* Start Information shown *

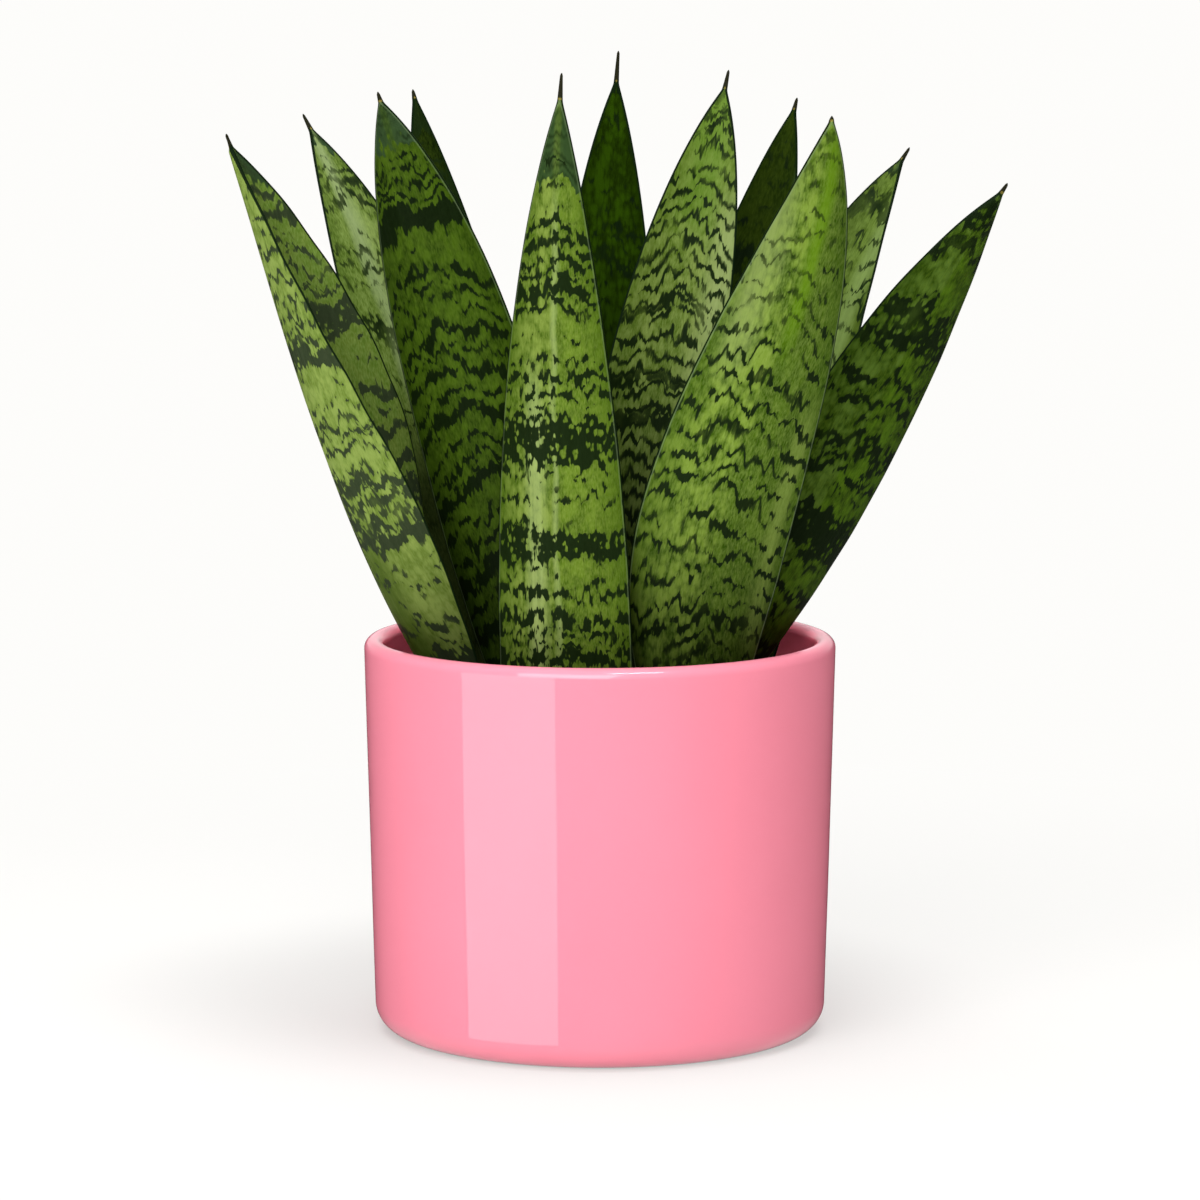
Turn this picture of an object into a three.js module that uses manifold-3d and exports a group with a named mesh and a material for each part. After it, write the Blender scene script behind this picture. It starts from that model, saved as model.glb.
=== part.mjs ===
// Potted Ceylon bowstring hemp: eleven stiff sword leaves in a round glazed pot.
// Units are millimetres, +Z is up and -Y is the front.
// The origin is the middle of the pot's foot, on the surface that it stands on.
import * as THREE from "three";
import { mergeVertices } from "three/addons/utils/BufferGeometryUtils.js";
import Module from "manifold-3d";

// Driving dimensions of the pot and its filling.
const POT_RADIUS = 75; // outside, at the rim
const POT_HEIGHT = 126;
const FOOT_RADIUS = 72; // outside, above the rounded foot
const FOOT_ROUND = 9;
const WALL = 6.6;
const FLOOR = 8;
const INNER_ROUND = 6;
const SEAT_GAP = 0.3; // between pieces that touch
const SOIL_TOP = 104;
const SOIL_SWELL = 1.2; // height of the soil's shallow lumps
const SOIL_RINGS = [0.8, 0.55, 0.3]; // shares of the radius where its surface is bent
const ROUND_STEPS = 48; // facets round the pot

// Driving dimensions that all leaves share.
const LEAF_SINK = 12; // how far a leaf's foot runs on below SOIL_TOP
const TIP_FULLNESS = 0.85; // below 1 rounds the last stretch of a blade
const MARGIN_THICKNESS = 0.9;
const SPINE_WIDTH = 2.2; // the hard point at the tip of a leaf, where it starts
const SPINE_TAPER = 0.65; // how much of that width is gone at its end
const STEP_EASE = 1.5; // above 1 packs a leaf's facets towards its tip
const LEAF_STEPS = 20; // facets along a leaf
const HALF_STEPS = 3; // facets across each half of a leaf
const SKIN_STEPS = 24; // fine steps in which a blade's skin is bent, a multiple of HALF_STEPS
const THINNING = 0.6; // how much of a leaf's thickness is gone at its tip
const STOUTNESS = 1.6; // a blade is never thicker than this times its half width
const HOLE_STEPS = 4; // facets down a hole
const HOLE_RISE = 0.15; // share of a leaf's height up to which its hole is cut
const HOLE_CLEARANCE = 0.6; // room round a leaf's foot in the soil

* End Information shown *

Your objective -
Begin with the first line of the data above and, please, print each line exactly until you have printed the line containing "import Module from"; print nothing else.

Full output -
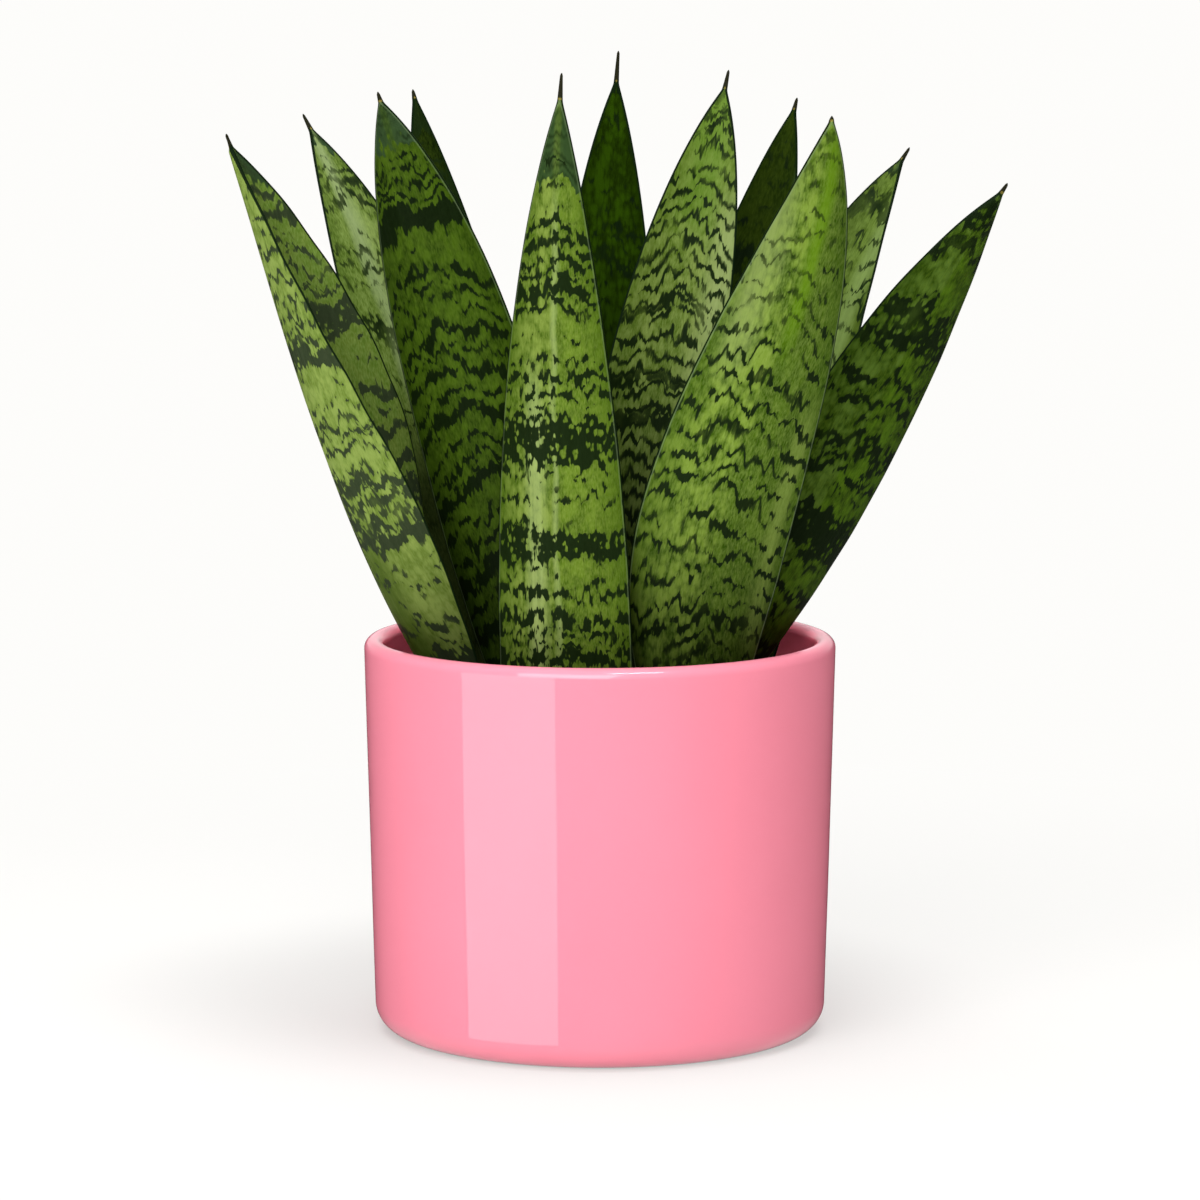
Turn this picture of an object into a three.js module that uses manifold-3d and exports a group with a named mesh and a material for each part. After it, write the Blender scene script behind this picture. It starts from that model, saved as model.glb.
=== part.mjs ===
// Potted Ceylon bowstring hemp: eleven stiff sword leaves in a round glazed pot.
// Units are millimetres, +Z is up and -Y is the front.
// The origin is the middle of the pot's foot, on the surface that it stands on.
import * as THREE from "three";
import { mergeVertices } from "three/addons/utils/BufferGeometryUtils.js";
import Module from "manifold-3d";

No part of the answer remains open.